Ok I admit that we have a dyson cleaner, and it just works. Damn!
No way am I suggesting that some of Dyson’s products work, just that after the early success of making a “better” vacuum cleaner, they’ve rather lost their way. I’m also not suggesting that good design is not of great value – it is. Nor, that innovation and invention are not good – they are vital. But, we do need to make sure that we contribute something, something that benefits people’s lives in some way, otherwise what is the point?
This seems like a classic product management problem. I’ve seen many software companies do the same thing: they become so concerned with what they CAN build, that nobody stops to ask what they SHOULD build. It seems to be worse in companies that managed to luck out with a strong commercial success of a technological wonder.
I would argue that Dean Kamen (inventor of the Segway) fell into that trap as well.

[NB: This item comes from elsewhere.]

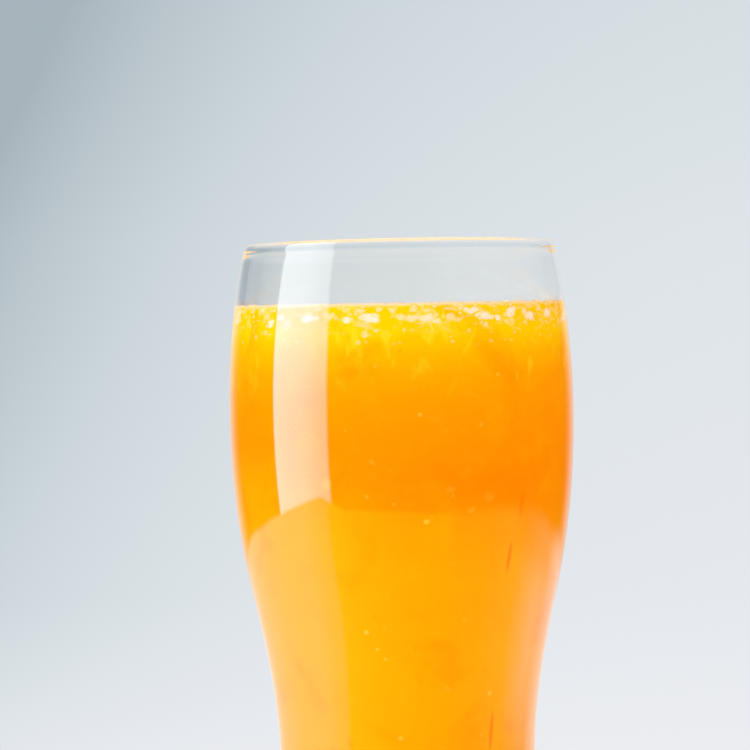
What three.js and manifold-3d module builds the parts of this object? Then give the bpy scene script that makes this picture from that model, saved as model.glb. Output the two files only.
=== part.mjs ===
// A tall tulip-shaped glass of orange juice, in millimetres, with +Z up. The origin is the middle of the
// foot, on the surface that the glass stands on. The glass is one turned wall on a thick foot. The juice
// fills its inside, and a layer of froth with raised bubbles floats on the juice.
import * as THREE from 'three';
import { mergeVertices } from 'three/addons/utils/BufferGeometryUtils.js';
import Module from 'manifold-3d';

const wasm = await Module();
wasm.setup();

// Driving dimensions of the glass
const HEIGHT = 168;
const LIP_RADIUS = 1.05;          // of the round edge at the mouth
const LIP_CENTRE = 36.7;          // radius of the ring that the round edge follows
const RIM_LEAN = -0.226;          // how fast the wall closes towards the mouth
const FOOT_EDGE = 3.5;            // radius of the rounded edge round the foot
const FOOT_RADIUS = 35;
const PUNT_RADIUS = 20;           // shallow hollow under the foot
const PUNT_DEPTH = 1.6;
const FLOOR = 13;                 // height of the inside's lowest point
const BOWL_DEPTH = 10;            // height over which the inside's floor curves up into the wall

// Driving dimensions of the drink
const LEVEL = 153.4;              // height of the drink's top
const FROTH_DEPTH = 5;            // from the froth's underside to the tops of its bubbles
const BUBBLE_RISE = 1.4;          // height of the tallest bubbles above the froth they sit in
const BUBBLES = 136;
const BUBBLE_RADIUS = { least: 0.9, most: 3 };
const BUBBLE_HEIGHT = 0.75;       // of a bubble, as a share of its width
const BUBBLE_SEED = 11;
const SMALLNESS = 1.3;            // over 1 there are more small bubbles than large ones
const CROWDING = 0.44;            // under 0.5 the bubbles stand closer together near the wall
const JITTER = 0.4;               // how far a bubble strays from its place, in radians round the axis
const GAP = 0.3;                  // clearance between touching pieces

// Fineness of the faceted surfaces
const AROUND = 56;
const PER_STRETCH = 5;
const PER_CORNER = 3;
const PER_BOWL = 6;
const PER_LIP = 4;
const BUBBLE_SIDES = 7;
const BUBBLE_ROWS = 4;

// The wall's two faces pass through these stations from the foot up to the mouth. Slope is the change of
// radius with height, and each stretch between two stations is a cubic curve.
const lean = Math.atan(-RIM_LEAN);
const rim = {
  z: HEIGHT - LIP_RADIUS + LIP_RADIUS * Math.sin(lean),
  radius: LIP_CENTRE + LIP_RADIUS * Math.cos(lean),
  slope: RIM_LEAN,
};
const rimInside = {
  z: HEIGHT - LIP_RADIUS - LIP_RADIUS * Math.sin(lean),
  radius: LIP_CENTRE - LIP_RADIUS * Math.cos(lean),
  slope: RIM_LEAN,
};
const OUTSIDE = [
  { z: FOOT_EDGE, radius: FOOT_RADIUS, slope: -0.14 },
  { z: 41, radius: 31.3, slope: 0 },          // the waist
  { z: 83.5, radius: 37.3, slope: 0.232 },    // the steepest part of the flank
  { z: 127, radius: 42, slope: 0 },           // the bulge
  rim,
];
const INSIDE = [
  { z: FLOOR + BOWL_DEPTH, radius: 26.6, slope: 0.02 },
  { z: 41, radius: 27.4, slope: 0.07 },
  { z: 83.5, radius: 34.5, slope: 0.228 },
  { z: 127, radius: 39.7, slope: 0 },
  rimInside,
];

const onCurve = (lower, upper, t) => {
  const rise = upper.z - lower.z;
  const radius = (2 * t ** 3 - 3 * t ** 2 + 1) * lower.radius
    + (t ** 3 - 2 * t ** 2 + t) * rise * lower.slope
    + (3 * t ** 2 - 2 * t ** 3) * upper.radius
    + (t ** 3 - t ** 2) * rise * upper.slope;
  return new THREE.Vector2(radius, lower.z + rise * t);
};

const radiusAt = (stations, z) => {
  const above = Math.max(1, stations.findIndex((station) => station.z >= z));
  const [lower, upper] = [stations[above - 1], stations[above]];
  return onCurve(lower, upper, (z - lower.z) / (upper.z - lower.z)).x;
};

// Points up one face of the wall, from its first station to a height
const wallUpTo = (stations, top) => {
  const points = [];
  for (let i = 1; i < stations.length && stations[i - 1].z < top; i += 1) {
    const share = Math.min(1, (top - stations[i - 1].z) / (stations[i].z - stations[i - 1].z));
    const steps = Math.max(1, Math.round(PER_STRETCH * share));
    for (let step = 0; step < steps; step += 1) {
      points.push(onCurve(stations[i - 1], stations[i], (share * step) / steps));
    }
  }
  points.push(new THREE.Vector2(radiusAt(stations, top), top));
  return points;
};

const arc = (centreRadius, centreZ, radius, from, to, steps) => {
  const points = [];
  for (let step = 0; step <= steps; step += 1) {
    const angle = from + ((to - from) * step) / steps;
    points.push(new THREE.Vector2(
      centreRadius + radius * Math.cos(angle),
      centreZ + radius * Math.sin(angle),
    ));
  }
  return points;
};

// The inside's floor, from its lowest point on the axis out to where the wall begins. Inset moves it in
// from the glass.
const bowl = (inset) => {
  const points = [];
  for (let step = 0; step < PER_BOWL; step += 1) {
    const angle = (Math.PI / 2) * (step / PER_BOWL);
    points.push(new THREE.Vector2(
      (INSIDE[0].radius - inset) * Math.sin(angle),
      FLOOR + inset + (BOWL_DEPTH - inset) * (1 - Math.cos(angle)),
    ));
  }
  return points;
};

// A turned solid, from its outline in radius and height, which starts and ends on the axis
const turned = (outline) => {
  const geometry = new THREE.LatheGeometry(outline, AROUND);
  geometry.rotateX(Math.PI / 2);
  return geometry;
};

const glassGeometry = () => {
  const axis = (z) => new THREE.Vector2(0, z);
  const punt = [
    axis(PUNT_DEPTH),
    new THREE.Vector2(PUNT_RADIUS * 0.7, PUNT_DEPTH * 0.7),
    new THREE.Vector2(PUNT_RADIUS, 0),
  ];
  const footEdge = arc(FOOT_RADIUS - FOOT_EDGE, FOOT_EDGE, FOOT_EDGE, -Math.PI / 2, 0, PER_CORNER);
  const outside = wallUpTo(OUTSIDE, rim.z).slice(1, -1);
  const lip = arc(LIP_CENTRE, HEIGHT - LIP_RADIUS, LIP_RADIUS, lean, lean + Math.PI, PER_LIP);
  const inside = wallUpTo(INSIDE, rimInside.z).slice(0, -1).reverse();
  const floor = bowl(0).slice(1).reverse();
  return turned([...punt, ...footEdge, ...outside, ...lip, ...inside, ...floor, axis(FLOOR)]);
};

const juiceGeometry = () => {
  const top = LEVEL - FROTH_DEPTH - GAP;
  const side = wallUpTo(INSIDE, top).map((point) => new THREE.Vector2(point.x - GAP, point.y));
  return turned([...bowl(GAP), ...side, new THREE.Vector2(0, top)]);
};

const solidOf = (geometry) => {
  const bare = geometry.clone();
  bare.deleteAttribute('normal');
  bare.deleteAttribute('uv');
  const merged = mergeVertices(bare);
  return new wasm.Manifold(new wasm.Mesh({
    numProp: 3,
    vertProperties: merged.attributes.position.array,
    triVerts: new Uint32Array(merged.index.array),
  }));
};

const geometryOf = (solid) => {
  const mesh = solid.getMesh();
  const geometry = new THREE.BufferGeometry();
  geometry.setAttribute('position', new THREE.BufferAttribute(mesh.vertProperties, 3));
  geometry.setIndex(new THREE.BufferAttribute(mesh.triVerts, 1));
  return geometry;
};

// The froth is a flat layer, with bubbles of uneven size set in it along a sunflower's spiral, a little
// closer together towards the wall. Each bubble is sunk until only its crown stands up.
const frothGeometry = () => {
  const under = LEVEL - FROTH_DEPTH;
  const surface = LEVEL - BUBBLE_RISE;
  const edge = (z) => new THREE.Vector2(radiusAt(INSIDE, z) - GAP, z);
  const layer = [new THREE.Vector2(0, under), edge(under), edge(surface), new THREE.Vector2(0, surface)];
  let froth = solidOf(turned(layer));

  const goldenAngle = Math.PI * (3 - Math.sqrt(5));
  const reach = radiusAt(INSIDE, LEVEL) - 2 * GAP;
  THREE.MathUtils.seededRandom(BUBBLE_SEED);
  for (let i = 0; i < BUBBLES; i += 1) {
    const size = THREE.MathUtils.seededRandom() ** SMALLNESS;
    const radius = THREE.MathUtils.lerp(BUBBLE_RADIUS.least, BUBBLE_RADIUS.most, size);
    const out = Math.min(reach * ((i + 0.5) / BUBBLES) ** CROWDING, reach - radius);
    const angle = i * goldenAngle + JITTER * (THREE.MathUtils.seededRandom() - 0.5);
    const halfHeight = BUBBLE_HEIGHT * radius;
    const rise = Math.min(0.8 * halfHeight, BUBBLE_RISE);
    const bubble = new THREE.SphereGeometry(radius, BUBBLE_SIDES, BUBBLE_ROWS);
    bubble.rotateX(Math.PI / 2);
    bubble.scale(1, 1, BUBBLE_HEIGHT);
    bubble.translate(out * Math.cos(angle), out * Math.sin(angle), surface + rise - halfHeight);
    froth = froth.add(solidOf(bubble));
  }
  return geometryOf(froth);
};

const named = (name, geometry, look) => {
  const mesh = new THREE.Mesh(geometry, new THREE.MeshStandardMaterial({ metalness: 0, ...look }));
  mesh.name = name;
  return mesh;
};

const drink = new THREE.Group();
drink.add(named('glass', glassGeometry(), {
  color: 0xdfe4e6, roughness: 0.03, transparent: true, opacity: 0.35,
}));
drink.add(named('juice', juiceGeometry(), { color: 0xffa600, roughness: 0.35 }));
drink.add(named('froth', frothGeometry(), { color: 0xffd24a, roughness: 0.5 }));

export default drink;
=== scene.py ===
# %% [markdown]
# # A glass of orange juice
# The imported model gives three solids: the clear glass, the juice in it and the froth on the juice. This
# lesson dresses them for a still picture. Everything is in metres, with the origin under the middle of
# the foot and Z up. First the frame is loaded, and the box round its solids is kept, as its top is the
# highest the glass may reach.

import math
import random

import bmesh
import bpy
import numpy as np
from mathutils import Matrix, Vector, noise


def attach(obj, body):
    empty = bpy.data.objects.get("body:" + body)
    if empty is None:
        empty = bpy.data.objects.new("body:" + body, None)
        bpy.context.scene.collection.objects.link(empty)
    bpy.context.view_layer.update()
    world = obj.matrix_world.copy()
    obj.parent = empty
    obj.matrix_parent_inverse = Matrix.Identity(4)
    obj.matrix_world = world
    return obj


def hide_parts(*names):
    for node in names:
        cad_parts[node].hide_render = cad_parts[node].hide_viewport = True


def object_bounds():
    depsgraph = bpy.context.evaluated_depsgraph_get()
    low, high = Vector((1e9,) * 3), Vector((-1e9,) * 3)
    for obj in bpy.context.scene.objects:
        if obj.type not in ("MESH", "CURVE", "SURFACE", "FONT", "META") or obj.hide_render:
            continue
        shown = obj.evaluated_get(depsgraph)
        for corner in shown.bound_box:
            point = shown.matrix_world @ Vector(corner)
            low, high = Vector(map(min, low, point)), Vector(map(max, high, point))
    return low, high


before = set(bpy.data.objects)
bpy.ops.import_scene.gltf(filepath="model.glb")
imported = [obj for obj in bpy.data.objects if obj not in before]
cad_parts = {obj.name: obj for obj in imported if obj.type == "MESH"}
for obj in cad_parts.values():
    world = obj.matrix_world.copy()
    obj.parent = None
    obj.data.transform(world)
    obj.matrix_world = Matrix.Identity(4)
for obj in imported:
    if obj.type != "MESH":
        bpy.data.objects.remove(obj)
solids_box = [list(corner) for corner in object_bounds()]
scene = bpy.context.scene
MM = 0.001
print("solids:", sorted(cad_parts), "box:", solids_box)

# %% [markdown]
# ## Writing node trees as formulas
# Materials, the surroundings and the shapes below are all node trees. Placing each node by hand hides
# what the tree works out, so two small classes do it. A Wire stands for the output of a node, and adding
# or multiplying wires adds the Math nodes. A Tree adds any other node from its type, its settings and
# the values or wires of its sockets.

# %% Wires and trees
class Wire:
    """The output of a node, which can be used in a formula."""

    def __init__(self, tree, socket):
        self.tree = tree
        self.socket = socket

    def __add__(self, other):
        return self.tree.math("ADD", self, other)

    def __sub__(self, other):
        return self.tree.math("SUBTRACT", self, other)

    def __mul__(self, other):
        return self.tree.math("MULTIPLY", self, other)

    def __truediv__(self, other):
        return self.tree.math("DIVIDE", self, other)

    def __rsub__(self, other):
        return self.tree.math("SUBTRACT", other, self)

    def __rtruediv__(self, other):
        return self.tree.math("DIVIDE", other, self)

    def __neg__(self):
        return self.tree.math("MULTIPLY", self, -1.0)

    __radd__ = __add__
    __rmul__ = __mul__


class Tree:
    """Adds nodes to one node tree."""

    def __init__(self, nodes_of):
        self.nodes_of = nodes_of

    def node(self, kind, settings=None, sockets=None):
        made = self.nodes_of.nodes.new(kind)
        for name, value in (settings or {}).items():
            if name == "stops":
                set_stops(made.color_ramp, value)
            else:
                setattr(made, name, value)
        for key, value in (sockets or {}).items():
            socket = find_socket(made.inputs, key)
            if isinstance(value, Wire):
                self.nodes_of.links.new(value.socket, socket)
            else:
                socket.default_value = value
        return made

    def wire(self, kind, settings=None, sockets=None, output=0):
        made = self.node(kind, settings, sockets)
        return Wire(self, find_socket(made.outputs, output))

    def math(self, operation, *values):
        return self.wire("ShaderNodeMath", {"operation": operation}, dict(enumerate(values)))

    def vector_math(self, operation, *values, output=0):
        settings = {"operation": operation}
        return self.wire("ShaderNodeVectorMath", settings, dict(enumerate(values)), output)

    def blend(self, share, first, second):
        """A colour between two, by share."""
        sockets = {"Factor_Float": share, "A_Color": first, "B_Color": second}
        return self.wire("ShaderNodeMix", {"data_type": "RGBA"}, sockets, "Result_Color")

    def fade(self, value, start, end, low=0.0, high=1.0):
        """Goes smoothly from low to high as value goes from start to end."""
        span = {"From Min": start, "From Max": end, "To Min": low, "To Max": high}
        smooth = {"interpolation_type": "SMOOTHSTEP"}
        return self.wire("ShaderNodeMapRange", smooth, {"Value": value, **span}, "Result")

    def noise(self, place, scale, detail, **more):
        """Noise over a place. The rest are further sockets, such as Distortion."""
        sockets = {"Vector": place, "Scale": scale, "Detail": detail, **more}
        return self.wire("ShaderNodeTexNoise", None, sockets)

    def bump(self, height, strength, distance):
        sockets = {"Height": height, "Strength": strength, "Distance": distance}
        return self.wire("ShaderNodeBump", None, sockets)

    def stored(self, name):
        """A number that is stored on a piece's points."""
        return self.wire("ShaderNodeAttribute", {"attribute_name": name}, None, "Fac")

    def split(self, vector):
        parts = self.node("ShaderNodeSeparateXYZ", None, {"Vector": vector})
        return [Wire(self, parts.outputs[i]) for i in range(3)]

    def join(self, x, y, z):
        return self.wire("ShaderNodeCombineXYZ", None, {"X": x, "Y": y, "Z": z})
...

And before Kamen came another great UK inventor; Sir Clive Sinclair. Produced a series of really great electronics products and then demonstrated he had no idea of what people wanted in terms of transport by creating the Sinclair C5. Doh!
Agreed. But ofcourse there’s the ‘unmeasurable’ need for ‘cool’ products. If not there wouldn’t have been the need of luxury segments in most product lines.
I agree that “cool” certainly has a value as does a brand associated with luxury products, but I don’t think they are the same.
I also think Dyson fail to hit either the cool or the luxury target.
Luxury car, luxury handbag, luxury wine, luxury desk fan?